The report points out five blockchain attributes that are crucial to reducing frictions:

  • Distributed and sustainable
     
  • Secure and indelible
     
  • Transparent and auditable
     
  • Consensus-based and transactional
     
  • Flexible and orchestrated

“As blockchains speed up the flow of capital and the creation of wealth, our economy and interactions will be less subject to the fits and starts of friction, and instead head toward something more like perpetual motion”, it added. “The leveling effects across frictions at various level of the economy are startling. They suggest that transaction costs and enterprise friction could be so greatly reduced that organizations will be transformed in ways not yet imagined. Ecosystems can operate with much more robust trust. Blockchain networks, by propelling the movement of capital and exchange of value, can change how markets function and expand economic opportunity”.

However, the report cautions that while the technology can improve efficiency, trust and value, businesses must carefully evaluate where blockchains can provide the greatest gains and where they do not. It recommends businesses to identify the compelling use cases by considering which frictions are holding back their enterprise and experiment in discrete areas where the attributes of blockchains drive rapid impact.

It also suggests businesses to explore the role of blockchain-focused alliances and consortia, adding that blockchains will benefit from open-standard governance.

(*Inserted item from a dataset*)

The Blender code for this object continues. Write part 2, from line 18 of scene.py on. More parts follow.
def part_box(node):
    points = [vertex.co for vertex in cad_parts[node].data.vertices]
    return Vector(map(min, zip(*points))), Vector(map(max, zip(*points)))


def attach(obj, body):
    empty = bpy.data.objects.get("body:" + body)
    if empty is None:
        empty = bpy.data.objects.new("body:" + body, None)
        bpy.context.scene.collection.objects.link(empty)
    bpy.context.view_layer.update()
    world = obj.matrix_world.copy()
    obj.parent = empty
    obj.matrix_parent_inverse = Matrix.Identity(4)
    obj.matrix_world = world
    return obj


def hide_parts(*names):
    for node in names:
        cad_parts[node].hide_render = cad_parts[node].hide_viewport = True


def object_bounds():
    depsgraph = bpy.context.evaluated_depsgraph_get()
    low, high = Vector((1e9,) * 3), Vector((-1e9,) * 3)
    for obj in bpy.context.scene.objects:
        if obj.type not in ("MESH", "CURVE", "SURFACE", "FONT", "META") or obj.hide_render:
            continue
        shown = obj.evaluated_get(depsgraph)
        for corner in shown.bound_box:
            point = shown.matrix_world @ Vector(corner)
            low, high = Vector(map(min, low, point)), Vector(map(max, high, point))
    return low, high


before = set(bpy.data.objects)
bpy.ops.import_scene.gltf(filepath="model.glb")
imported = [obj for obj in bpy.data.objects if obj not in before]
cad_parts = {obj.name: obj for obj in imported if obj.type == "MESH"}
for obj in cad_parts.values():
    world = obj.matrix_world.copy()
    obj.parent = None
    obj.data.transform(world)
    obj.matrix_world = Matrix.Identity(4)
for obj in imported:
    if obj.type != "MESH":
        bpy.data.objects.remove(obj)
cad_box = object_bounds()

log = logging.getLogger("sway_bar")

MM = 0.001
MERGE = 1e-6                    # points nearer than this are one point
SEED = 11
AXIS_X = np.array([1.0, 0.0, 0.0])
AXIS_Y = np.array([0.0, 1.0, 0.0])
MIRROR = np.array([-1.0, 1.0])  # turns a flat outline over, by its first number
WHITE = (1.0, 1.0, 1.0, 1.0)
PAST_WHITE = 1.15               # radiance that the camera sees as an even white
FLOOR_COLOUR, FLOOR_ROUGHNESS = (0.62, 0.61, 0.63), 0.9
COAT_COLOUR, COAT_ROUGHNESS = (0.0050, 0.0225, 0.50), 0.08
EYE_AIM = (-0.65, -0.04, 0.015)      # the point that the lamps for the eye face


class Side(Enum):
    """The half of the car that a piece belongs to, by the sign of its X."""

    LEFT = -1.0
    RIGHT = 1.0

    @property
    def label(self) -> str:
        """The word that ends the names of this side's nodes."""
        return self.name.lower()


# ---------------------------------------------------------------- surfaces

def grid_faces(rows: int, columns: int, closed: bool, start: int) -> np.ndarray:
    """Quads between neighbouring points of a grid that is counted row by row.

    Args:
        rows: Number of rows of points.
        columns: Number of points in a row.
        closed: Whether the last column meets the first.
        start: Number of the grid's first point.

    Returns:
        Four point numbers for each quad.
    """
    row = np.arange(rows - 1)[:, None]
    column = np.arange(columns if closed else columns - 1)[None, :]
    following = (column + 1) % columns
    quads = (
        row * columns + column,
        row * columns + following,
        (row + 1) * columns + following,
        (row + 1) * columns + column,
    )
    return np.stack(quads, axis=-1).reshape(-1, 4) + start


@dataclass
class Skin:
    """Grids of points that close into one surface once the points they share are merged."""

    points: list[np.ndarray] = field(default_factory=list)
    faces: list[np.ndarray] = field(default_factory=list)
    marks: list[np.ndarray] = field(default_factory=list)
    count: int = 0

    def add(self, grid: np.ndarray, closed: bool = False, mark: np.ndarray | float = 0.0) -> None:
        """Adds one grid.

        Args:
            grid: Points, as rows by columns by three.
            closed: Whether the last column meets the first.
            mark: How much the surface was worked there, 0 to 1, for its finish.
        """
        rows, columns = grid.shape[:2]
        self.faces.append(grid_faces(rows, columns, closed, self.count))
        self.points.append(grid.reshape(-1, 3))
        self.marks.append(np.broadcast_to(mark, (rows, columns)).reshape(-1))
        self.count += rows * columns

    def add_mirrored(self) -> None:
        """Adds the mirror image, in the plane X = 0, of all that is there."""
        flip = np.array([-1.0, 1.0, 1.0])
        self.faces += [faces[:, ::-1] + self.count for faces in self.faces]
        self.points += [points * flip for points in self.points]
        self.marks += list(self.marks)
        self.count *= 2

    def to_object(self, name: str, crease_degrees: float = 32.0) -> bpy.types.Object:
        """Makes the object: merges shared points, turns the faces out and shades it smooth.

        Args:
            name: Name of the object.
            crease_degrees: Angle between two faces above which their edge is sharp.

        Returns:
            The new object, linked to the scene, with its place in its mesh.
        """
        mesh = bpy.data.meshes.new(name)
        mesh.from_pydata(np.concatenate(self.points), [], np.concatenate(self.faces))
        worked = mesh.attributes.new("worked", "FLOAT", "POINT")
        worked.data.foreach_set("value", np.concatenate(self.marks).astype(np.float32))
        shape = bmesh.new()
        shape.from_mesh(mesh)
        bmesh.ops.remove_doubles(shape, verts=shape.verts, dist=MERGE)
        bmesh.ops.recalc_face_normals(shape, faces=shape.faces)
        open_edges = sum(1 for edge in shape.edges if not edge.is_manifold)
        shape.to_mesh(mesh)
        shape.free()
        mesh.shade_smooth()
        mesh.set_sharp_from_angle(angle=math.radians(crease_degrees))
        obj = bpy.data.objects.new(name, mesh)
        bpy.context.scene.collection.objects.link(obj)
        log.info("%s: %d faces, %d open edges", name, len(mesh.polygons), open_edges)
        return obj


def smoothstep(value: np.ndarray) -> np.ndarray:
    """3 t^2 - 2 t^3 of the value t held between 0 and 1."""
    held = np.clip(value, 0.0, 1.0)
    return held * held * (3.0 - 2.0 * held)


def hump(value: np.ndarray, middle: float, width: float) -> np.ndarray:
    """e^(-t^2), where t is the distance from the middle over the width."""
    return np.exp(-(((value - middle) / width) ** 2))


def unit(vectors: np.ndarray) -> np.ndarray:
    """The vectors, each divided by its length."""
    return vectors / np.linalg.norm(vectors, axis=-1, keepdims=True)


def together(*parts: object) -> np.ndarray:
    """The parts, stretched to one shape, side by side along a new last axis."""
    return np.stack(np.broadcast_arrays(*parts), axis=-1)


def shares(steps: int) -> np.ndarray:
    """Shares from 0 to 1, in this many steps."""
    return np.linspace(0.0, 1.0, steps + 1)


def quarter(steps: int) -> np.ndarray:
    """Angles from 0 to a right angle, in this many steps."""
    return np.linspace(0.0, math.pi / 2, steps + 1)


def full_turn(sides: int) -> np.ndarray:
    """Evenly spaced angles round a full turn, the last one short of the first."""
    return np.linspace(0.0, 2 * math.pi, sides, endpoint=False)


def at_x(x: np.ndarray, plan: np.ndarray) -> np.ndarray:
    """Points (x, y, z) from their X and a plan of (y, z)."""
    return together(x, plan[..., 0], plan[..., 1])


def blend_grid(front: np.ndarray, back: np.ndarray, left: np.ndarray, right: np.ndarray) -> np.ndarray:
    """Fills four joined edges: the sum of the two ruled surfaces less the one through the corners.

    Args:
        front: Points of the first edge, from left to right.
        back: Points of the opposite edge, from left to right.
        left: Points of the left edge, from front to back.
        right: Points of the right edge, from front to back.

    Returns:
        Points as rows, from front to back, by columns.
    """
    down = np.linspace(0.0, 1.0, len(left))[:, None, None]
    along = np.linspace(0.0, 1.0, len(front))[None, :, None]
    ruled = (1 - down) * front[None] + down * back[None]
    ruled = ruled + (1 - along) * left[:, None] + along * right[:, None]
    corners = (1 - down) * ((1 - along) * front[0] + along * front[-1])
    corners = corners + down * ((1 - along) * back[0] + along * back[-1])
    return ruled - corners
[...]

The report also emphasizes on the need to explore how new blockchain-based services and apps can complement and scale existing revenue models.

“Distributed ledgers can become the foundation of a robust system of trust, a decentralized platform for massive collaboration. With that, intermediaries will be shuttered”, it said. “New services delivered on blockchain networks can accelerate access and liberate those that were once locked out of efficient value creation to fully participate in an all-in economy.”